→ **Exercise objective**: Within the material below, locate the line with "translate([0, 0, shank_l])" and the line with "if empty is", then return those two lines and all lines between them, exactly as written.

═══ Materials provided

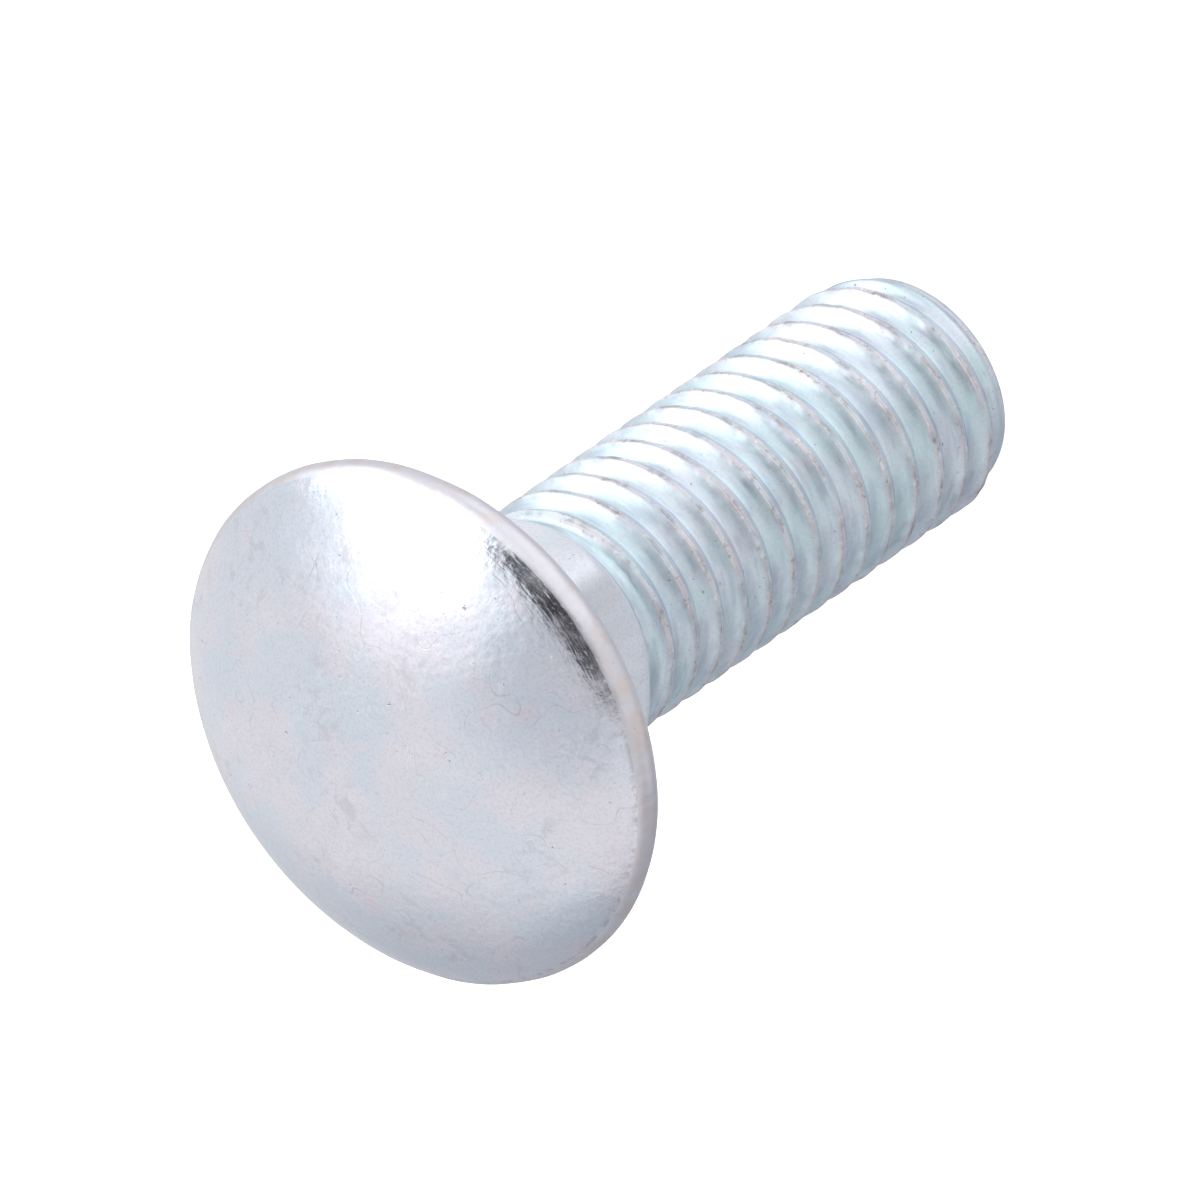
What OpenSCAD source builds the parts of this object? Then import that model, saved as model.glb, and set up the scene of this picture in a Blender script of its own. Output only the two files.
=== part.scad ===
// Carriage bolt: domed head, square neck, rolled thread, all forged from one piece of steel wire.
// It stands on its threaded end, with the axis along +Z and the head on top.
// The origin is the middle of the flat end face. Millimetres.

/* [Head] */
// Diameter over the widest part of the head
head_d = 27.5; // [24:0.1:32]
// Height of the head from its bearing face to the top of the dome
head_h = 6.7; // [5.8:0.1:8.5]
// Radius of the rounded lip around the head
lip_r = 1.05; // [0.7:0.05:1.3]
// Width of the lip that stands outside the dome
lip_step = 0.4; // [0.2:0.05:0.6]
// How much flatter the crown is than one arc across the whole dome
crown_flatness = 1.055; // [1.03:0.005:1.08]
// Share of the dome's half width that the crown covers before the shoulder turns down
crown_share = 0.82; // [0.7:0.01:0.88]

/* [Neck] */
// Width of the square neck across its flats
neck_w = 12.9; // [12:0.1:14.5]
// Radius of the neck's four upright corners
neck_corner_r = 1.2; // [0.6:0.1:2.5]
// Depth of the full square, from the bearing face down
neck_depth = 6.3; // [4.5:0.1:8]
// Angle between the axis and the cone that leads from the square to the round shank
neck_taper = 45; // [35:1:55]
// Turn of the square about the axis
neck_turn = 0; // [0:1:90]

/* [Shank and thread] */
// Length from the bearing face to the end
shank_l = 38.1; // [30:0.1:80]
// Diameter of the plain shank, which is the wire that the thread is rolled on
blank_d = 11.5; // [11.2:0.05:11.9]
// Plain length between the neck's cone and the end of the thread
plain_l = 0.3; // [0.3:0.1:8]
// Outside diameter over the thread's crests
thread_d = 12.6; // [12.3:0.05:13]
// Distance from one crest to the next: 25.4 mm over 13 threads
pitch = 1.954; // [1.6:0.001:2.2]
// Turn of the thread about the axis
thread_turn = 268; // [0:1:359]
// Turns over which the thread runs out below the neck
run_out = 0.45; // [0.3:0.05:2]

/* [End] */
// Diameter of the end where its cone starts
end_d = 11.1; // [10:0.1:11.4]
// Bevel around the flat end face
end_bevel = 0.25; // [0.1:0.05:0.5]
// Angle between the axis and the pointing cone of the end
end_taper = 22; // [15:1:30]
// Plain height of the end before the thread's first groove
end_plain = 0.6; // [0.55:0.05:1.5]

/* [Smoothness] */
// Sides of the thread around the axis
thread_sides = 36; // [24:4:48]

/* [Hidden] */
$fn = 96;
steel = [0.80, 0.82, 0.86];

// The thread's faceted surface stays this far inside the turned surfaces that it grows out of
seat = 0.02;
// Depth by which the thread's core reaches into the plain shank and the plain end
bury = 0.25;

// Head: the lip is a circle, and the dome is a flat crown that rounds into a tighter shoulder
head_r = head_d / 2;
dome_r = head_r - lip_step;
dome_z = lip_r + sqrt(pow(lip_r, 2) - pow(lip_r - lip_step, 2));
dome_h = head_h - dome_z;
one_arc_r = (pow(dome_r, 2) + pow(dome_h, 2)) / (2 * dome_h);
crown_r = crown_flatness * one_arc_r;
crown_edge = crown_share * dome_r;
crown_angle = asin(crown_edge / crown_r);
// The shoulder touches the crown at the crown's edge and passes through the foot of the dome
foot_x = dome_r;
foot_y = crown_r - dome_h;
foot_along = foot_x * sin(crown_angle) + foot_y * cos(crown_angle);
shoulder_shift = (pow(crown_r, 2) - pow(foot_x, 2) - pow(foot_y, 2)) / (2 * (crown_r - foot_along));
shoulder_r = crown_r - shoulder_shift;
shoulder_x = shoulder_shift * sin(crown_angle);
shoulder_z = head_h - crown_r + shoulder_shift * cos(crown_angle);

// Neck
blank_r = blank_d / 2;
corner_reach = (neck_w / 2 - neck_corner_r) * sqrt(2) + neck_corner_r;
taper_h = (corner_reach - blank_r) / tan(neck_taper);
neck_low = shank_l - neck_depth - taper_h;

// Thread: 60 degree profile, crest flat of an eighth of the pitch, rounded root
crest_r = thread_d / 2;
root_depth = 0.6134 * pitch;
flank_depth = 0.5413 * pitch;
crest_half = 1 / 16;
root_half = 1 / 8;
// Each pair is a place along the pitch, from 0 to 1, and the depth there below the crest
profile = [
    [0, root_depth],
    [root_half, flank_depth],
    [0.5 - crest_half, 0],
    [0.5 + crest_half, 0],
    [1 - root_half, flank_depth]
];
steps = len(profile);
thread_high = neck_low - plain_l;
core_low = end_plain - bury;
core_high = thread_high + bury;
first_row = core_low - pitch * (2 - thread_turn / 360);
turns = ceil((core_high - first_row) / pitch) + 1;
rows = turns * steps;

// Radius of the pointing cone at height z
function point_r(z) = end_d / 2 + z * tan(end_taper);

// Goes smoothly from 0 to 1 as t does, and stays there outside
function ease(t) = let (c = min(max(t, 0), 1)) c * c * (3 - 2 * c);

// Share of the full thread depth at height z: none at the plain end and at the plain shank
function formed(z) =
    ease((z - end_plain) / (0.4 * pitch)) * ease((thread_high - z) / (run_out * pitch));

// Radius of the thread at height z for a depth below the crest
function thread_r(z, depth) =
    let (core = blank_r - seat)
    min(core + formed(z) * (crest_r - depth - core), point_r(z) - seat);

// Height of row k at side i: every row climbs one pitch in a turn
function row_z(i, k) =
    first_row + pitch * (floor(k / steps) + profile[k % steps][0] + i / thread_sides);

// Number of the point at side i and row k, where rows past an end share that end's ring
function at(i, k) =
    i == thread_sides ? at(0, k + steps)
    : row_z(i, k) < core_low + seat ? i
    : row_z(i, k) > core_high - seat ? thread_sides + i
    : (2 + k) * thread_sides + i;

function on_side(i, r, z) = let (a = 360 * i / thread_sides) [r * cos(a), r * sin(a), z];

// Only a true triangle is a face, so what folds up at an end leaves none
function true_face(f) = f[0] != f[1] && f[1] != f[2] && f[2] != f[0];

module thread_surface() {
    last = thread_sides - 1;
    low_ring = [for (i = [0:last]) on_side(i, thread_r(core_low, 0), core_low)];
    high_ring = [for (i = [0:last]) on_side(i, thread_r(core_high, 0), core_high)];
    wall = [
        for (k = [0:rows - 1], i = [0:last])
            let (z = row_z(i, k))
            on_side(i, thread_r(z, profile[k % steps][1]), z)
    ];
    sides = [
        for (k = [0:rows - 2], i = [0:last], half = [0, 1])
            let (f = half == 0
                ? [at(i, k), at(i + 1, k + 1), at(i + 1, k)]
                : [at(i, k), at(i, k + 1), at(i + 1, k + 1)])
            if (true_face(f)) f
    ];
    ends = [[for (i = [0:last]) i], [for (i = [last:-1:0]) thread_sides + i]];
    polyhedron(points = concat(low_ring, high_ring, wall), faces = concat(sides, ends));
}

module head_section() {
    // Crown and shoulder of the dome
    intersection() {
        translate([0, head_h - crown_r]) circle(r = crown_r);
        square([crown_edge, head_h]);
    }
    intersection() {
        translate([shoulder_x, shoulder_z]) circle(r = shoulder_r);
        square([dome_r, head_h]);
    }
    // Rounded lip and the flat bearing face inside it
    translate([head_r - lip_r, lip_r]) circle(r = lip_r);
    square([head_r - lip_r, lip_r]);
}

module head() {
    translate([0, 0, shank_l]) rotate_extrude() head_section();
}

module neck_section() {
    flat = neck_w - 2 * neck_corner_r;
    square([neck_w, flat], center = true);
    square([flat, neck_w], center = true);
    for (x = [-1, 1], y = [-1, 1])
        translate([x * flat / 2, y * flat / 2]) circle(r = neck_corner_r);
}

module neck() {
    // The square is cut back by a cone at its lower end, which leaves curved edges on the flats
    intersection() {
        translate([0, 0, neck_low]) rotate([0, 0, neck_turn])
            linear_extrude(shank_l - neck_low + lip_r) neck_section();
        union() {
            translate([0, 0, neck_low]) cylinder(h = taper_h, r1 = blank_r, r2 = corner_reach);
            translate([0, 0, neck_low + taper_h])
                cylinder(h = neck_depth + lip_r, r = corner_reach + 1);
        }
    }
}

module plain_shank() {
    translate([0, 0, thread_high]) cylinder(h = shank_l - thread_high, r = blank_r);
}

module end_point() {
    rotate_extrude() polygon([
        [0, 0],
        [end_d / 2 - end_bevel, 0],
        [point_r(end_bevel), end_bevel],
        [point_r(end_plain), end_plain],
        [0, end_plain]
    ]);
}

module carriage_bolt() {
    color(steel) {
        head();
        neck();
        plain_shank();
        thread_surface();
        end_point();
    }
}

carriage_bolt();
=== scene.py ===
"""A carriage bolt in clear zinc plating: domed head, square neck and coarse right-hand thread.

The bolt is one closed surface. Every part of it is a stack of rings worked out with numpy, and the
thread is a stack of helical rows between two flat rings. Lengths in the classes are millimetres, and
the mesh is turned to metres once, at the end. The bolt stands on its threaded end with +Z up its axis.
"""

from __future__ import annotations

import logging
import math
from dataclasses import dataclass, field
from enum import Enum

import bpy
import numpy as np
from mathutils import Matrix, Vector


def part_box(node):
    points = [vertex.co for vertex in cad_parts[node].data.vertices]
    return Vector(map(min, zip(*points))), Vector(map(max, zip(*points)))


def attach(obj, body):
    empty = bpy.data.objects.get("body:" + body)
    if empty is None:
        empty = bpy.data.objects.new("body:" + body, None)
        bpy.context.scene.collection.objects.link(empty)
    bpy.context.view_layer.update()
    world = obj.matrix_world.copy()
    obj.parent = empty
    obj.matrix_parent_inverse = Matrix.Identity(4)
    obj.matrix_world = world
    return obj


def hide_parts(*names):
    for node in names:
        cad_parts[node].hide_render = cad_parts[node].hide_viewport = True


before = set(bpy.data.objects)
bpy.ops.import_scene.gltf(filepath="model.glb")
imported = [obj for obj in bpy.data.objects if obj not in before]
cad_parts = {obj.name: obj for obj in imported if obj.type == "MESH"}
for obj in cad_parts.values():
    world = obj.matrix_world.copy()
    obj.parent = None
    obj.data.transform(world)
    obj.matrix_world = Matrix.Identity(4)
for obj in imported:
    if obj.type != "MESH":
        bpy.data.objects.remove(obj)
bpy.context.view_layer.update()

LOG = logging.getLogger("carriage_bolt")
NODE = "carriage_bolt"
MM = 0.001
MICRON = 1e-6
# Points around the axis, the same for every ring, so that the whole bolt is one closed grid
COLUMNS = 216
# Sine waves that add up to a swell, and how far their lengths spread around the middle one
WAVES = 9
SPREAD = (0.67, 1.33)

Tree = bpy.types.NodeTree
Socket = bpy.types.NodeSocket
# What a node's input takes: another node's output, a number, or a vector or colour
Value = Socket | float | tuple[float, ...]


class Zone(Enum):
    """The stretches of the bolt that carry their own finish, in the order of the material slots."""

    HEAD = 0
    NECK = 1
    THREAD = 2


class Wear(Enum):
    """What the making and handling left, and where light and shade are painted, as a share from 0 to 1 at
    each point of the mesh.

    BRIGHT is where edges are rubbed pale, DULL where the plate is rougher, GRIME where dirt
    stays and, in the head's crease, shade is painted too, LAPPED where the die dragged the metal around
    the shoulder, and THIN where the flanks that face the end are painted paler, as painted light.
    """

    BRIGHT = "bright"
    DULL = "dull"
    GRIME = "grime"
    LAPPED = "lapped"
    THIN = "thin"


class Swell(Enum):
    """Slow unevenness of each place: its middle wavelength in millimetres, and its seed."""

    DOME_BROAD = (9.0, 11)
    DOME_FINE = (4.2, 12)
    LIP_BROAD = (5.0, 21)
    LIP_FINE = (1.6, 22)
    NECK_BROAD = (3.1, 31)
    NECK_FINE = (1.2, 32)
    SEAM = (7.0, 41)
    CREST_BROAD = (3.3, 42)
    CREST_FINE = (1.1, 43)
    RUBBING = (5.0, 44)
    DIRT = (2.6, 45)
    WANDER_BROAD = (2.6, 46)
    WANDER_FINE = (1.1, 47)


def column_angles() -> np.ndarray:
    """Angle of each column about the axis, evenly spaced over one turn.

    Returns:
        An array of COLUMNS angles in radians, from 0.
    """
    return np.arange(COLUMNS) * (2 * np.pi / COLUMNS)


def ripple(points: np.ndarray, swell: Swell) -> np.ndarray:
    """Smooth pseudo-random swell: plane sine waves added up, over the root of their number.

    Args:
        points: Array (..., d) of places, in millimetres.
        swell: Middle wavelength of the waves, and the seed of their directions, lengths and phases.

    Returns:
        An array of the leading shape, mostly between -1.5 and 1.5.
    """
    wavelength, seed = swell.value
    draw = np.random.default_rng(seed)
    directions = draw.normal(size=(WAVES, points.shape[-1]))
    directions /= np.linalg.norm(directions, axis=1, keepdims=True)
    lengths = wavelength * draw.uniform(*SPREAD, WAVES)
    phases = draw.uniform(0, 2 * np.pi, WAVES)
    turns = (points @ directions.T) / lengths
    return np.sin(2 * np.pi * turns + phases).sum(axis=-1) / math.sqrt(WAVES)


def ease(t: np.ndarray) -> np.ndarray:
    """Smooth step: three t squared less two t cubed, with t held between 0 and 1."""
    held = np.clip(t, 0, 1)
    return held * held * (3 - 2 * held)


def shares(count: int) -> np.ndarray:
    """Equal steps up to 1, without 0, as a column with one for each ring."""
    return (np.arange(1, count + 1) / count)[:, None]


@dataclass
class Rings:
    """A stack of rings: where their points lie and how worn each point is.

    Attributes:
        xyz: Array (rings, COLUMNS, 3) of places in millimetres.
        zone: The finish of the faces that start at each ring.
        wear: Shares, each an array that spreads over (rings, COLUMNS).
    """

    xyz: np.ndarray
    zone: Zone
    wear: dict[Wear, np.ndarray] = field(default_factory=dict)

    def worn(self, kind: Wear) -> np.ndarray:
        """One kind of wear at every point, in a row."""
        return np.broadcast_to(self.wear.get(kind, np.zeros((1, 1))), self.xyz.shape[:2]).ravel()


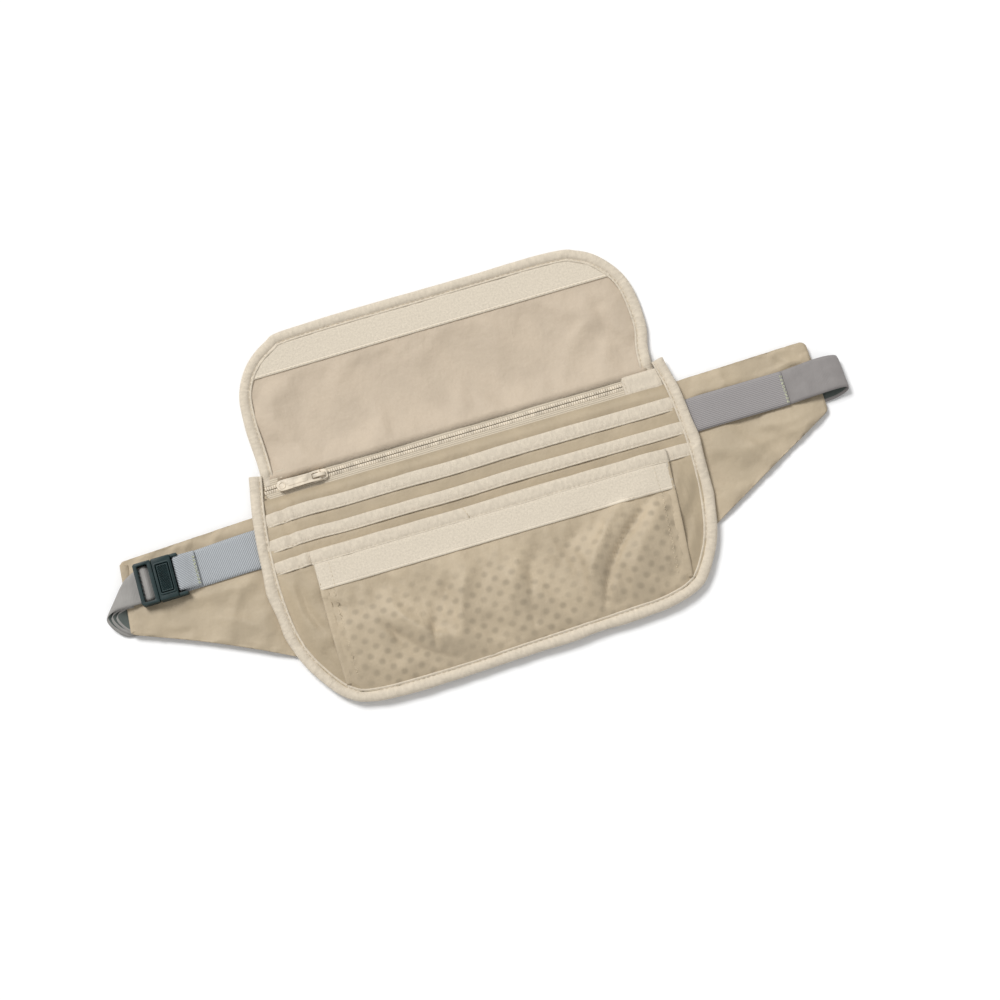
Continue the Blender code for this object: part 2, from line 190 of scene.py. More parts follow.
def new_mesh(name, verts, faces, mat, uv=None):
    """An object from vertices in the drawing's millimetres, with UVs in millimetres of cloth."""
    mesh = bpy.data.meshes.new(name)
    verts = (np.asarray(verts, float).reshape(-1, 3) + ORIGIN) * MM
    mesh.from_pydata(verts.tolist(), [], [tuple(int(i) for i in f) for f in faces])
    if uv is not None:
        layer = mesh.uv_layers.new(name="cloth")
        index = np.zeros(len(mesh.loops), int)
        mesh.loops.foreach_get("vertex_index", index)
        layer.data.foreach_set("uv", np.asarray(uv, float).reshape(-1, 2)[index].ravel())
    mesh.materials.append(mat)
    mesh.shade_smooth()
    return linked(bpy.data.objects.new(name, mesh))


def grid_faces(rows, columns, wrap=False):
    """The quads of a grid of points, joined up side to side if it wraps."""
    r, c = np.meshgrid(np.arange(rows - 1), np.arange(columns if wrap else columns - 1), indexing="ij")
    after = (c + 1) % columns
    corners = (r * columns + c, (r + 1) * columns + c, (r + 1) * columns + after, r * columns + after)
    return np.stack(corners, -1).reshape(-1, 4)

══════

→ **Solution to this exercise**:
    translate([0, 0, shank_l]) rotate_extrude() head_section();
}

module neck_section() {
    flat = neck_w - 2 * neck_corner_r;
    square([neck_w, flat], center = true);
    square([flat, neck_w], center = true);
    for (x = [-1, 1], y = [-1, 1])
        translate([x * flat / 2, y * flat / 2]) circle(r = neck_corner_r);
}

module neck() {
    // The square is cut back by a cone at its lower end, which leaves curved edges on the flats
    intersection() {
        translate([0, 0, neck_low]) rotate([0, 0, neck_turn])
            linear_extrude(shank_l - neck_low + lip_r) neck_section();
        union() {
            translate([0, 0, neck_low]) cylinder(h = taper_h, r1 = blank_r, r2 = corner_reach);
            translate([0, 0, neck_low + taper_h])
                cylinder(h = neck_depth + lip_r, r = corner_reach + 1);
        }
    }
}

module plain_shank() {
    translate([0, 0, thread_high]) cylinder(h = shank_l - thread_high, r = blank_r);
}

module end_point() {
    rotate_extrude() polygon([
        [0, 0],
        [end_d / 2 - end_bevel, 0],
        [point_r(end_bevel), end_bevel],
        [point_r(end_plain), end_plain],
        [0, end_plain]
    ]);
}

module carriage_bolt() {
    color(steel) {
        head();
        neck();
        plain_shank();
        thread_surface();
        end_point();
    }
}

carriage_bolt();
=== scene.py ===
"""A carriage bolt in clear zinc plating: domed head, square neck and coarse right-hand thread.

The bolt is one closed surface. Every part of it is a stack of rings worked out with numpy, and the
thread is a stack of helical rows between two flat rings. Lengths in the classes are millimetres, and
the mesh is turned to metres once, at the end. The bolt stands on its threaded end with +Z up its axis.
"""

from __future__ import annotations

import logging
import math
from dataclasses import dataclass, field
from enum import Enum

import bpy
import numpy as np
from mathutils import Matrix, Vector


def part_box(node):
    points = [vertex.co for vertex in cad_parts[node].data.vertices]
    return Vector(map(min, zip(*points))), Vector(map(max, zip(*points)))


def attach(obj, body):
    empty = bpy.data.objects.get("body:" + body)
    if empty is None:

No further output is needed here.